By: Lauren Kirkwood
Publisher: ConE Council on the Environment
Published: October 14, 2013
The nation of Iran is highly vulnerable to the effects of worldwide climate change, due largely to its geographical situation, Dr. Mohammad Soltanieh of the Sharif University of Technology in Tehran said Monday at an ESSIC seminar highlighting climate change in Iran under the United Nations Framework Convention on Climate Change (UNFCCC).
However, the country has made progress in identifying areas where it may be able to adapt, and is looking to the future with an eye toward positive environmental change, Soltanieh said.
“The awareness is there,” he said. “This is a very serious issue. [The government] cannot plan for anything unless they know what is going on with the climate.”
Under the UNFCCC, countries must prepare detailed reports for the U.N. on their nations’ situation and actions they will take to combat climate change. Data from Iran shows that mitigation policies will be a crucial factor in limiting harmful effects, Soltanieh said.

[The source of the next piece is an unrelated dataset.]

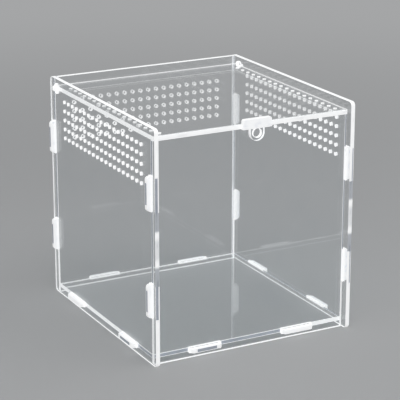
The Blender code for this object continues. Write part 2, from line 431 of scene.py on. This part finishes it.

The University of Maryland was recently named an observing organization of the UNFCCC, meaning students and faculty will be able to witness U.N. policy negotiations regarding climate change. A delegation from the university will attend the U.N. Climate Change Conference in Warsaw, Poland, in November.
Because Iran’s climate is largely arid or semi-arid, it is particularly at risk for water scarcity. Changes in precipitation caused by climate change would impact the supply of food, as well as national income and unemployment, because agriculture provides 24 percent of total employment and 75 percent of the nation’s food.
Additionally, the economy of Iran, like those of many Middle Eastern countries, is heavily dependent on oil exports. Reducing oil production, however, would reduce greenhouse gas emissions, which is one of the target goals of the UNFCCC.
“Countries like Iran that are highly dependent on income from oil exports – this is a very serious issue,” Soltanieh said.
A focus on economic diversification could be a solution, Soltanieh added. The commitment of the Iranian government – and in particular the new administration – to climate change research and turning that research into action is a positive sign that the country is focused on solutions, he said.
“Climate change is receiving more and more importance every day at the government level,” he said. “The awareness at the highest level is very high now.”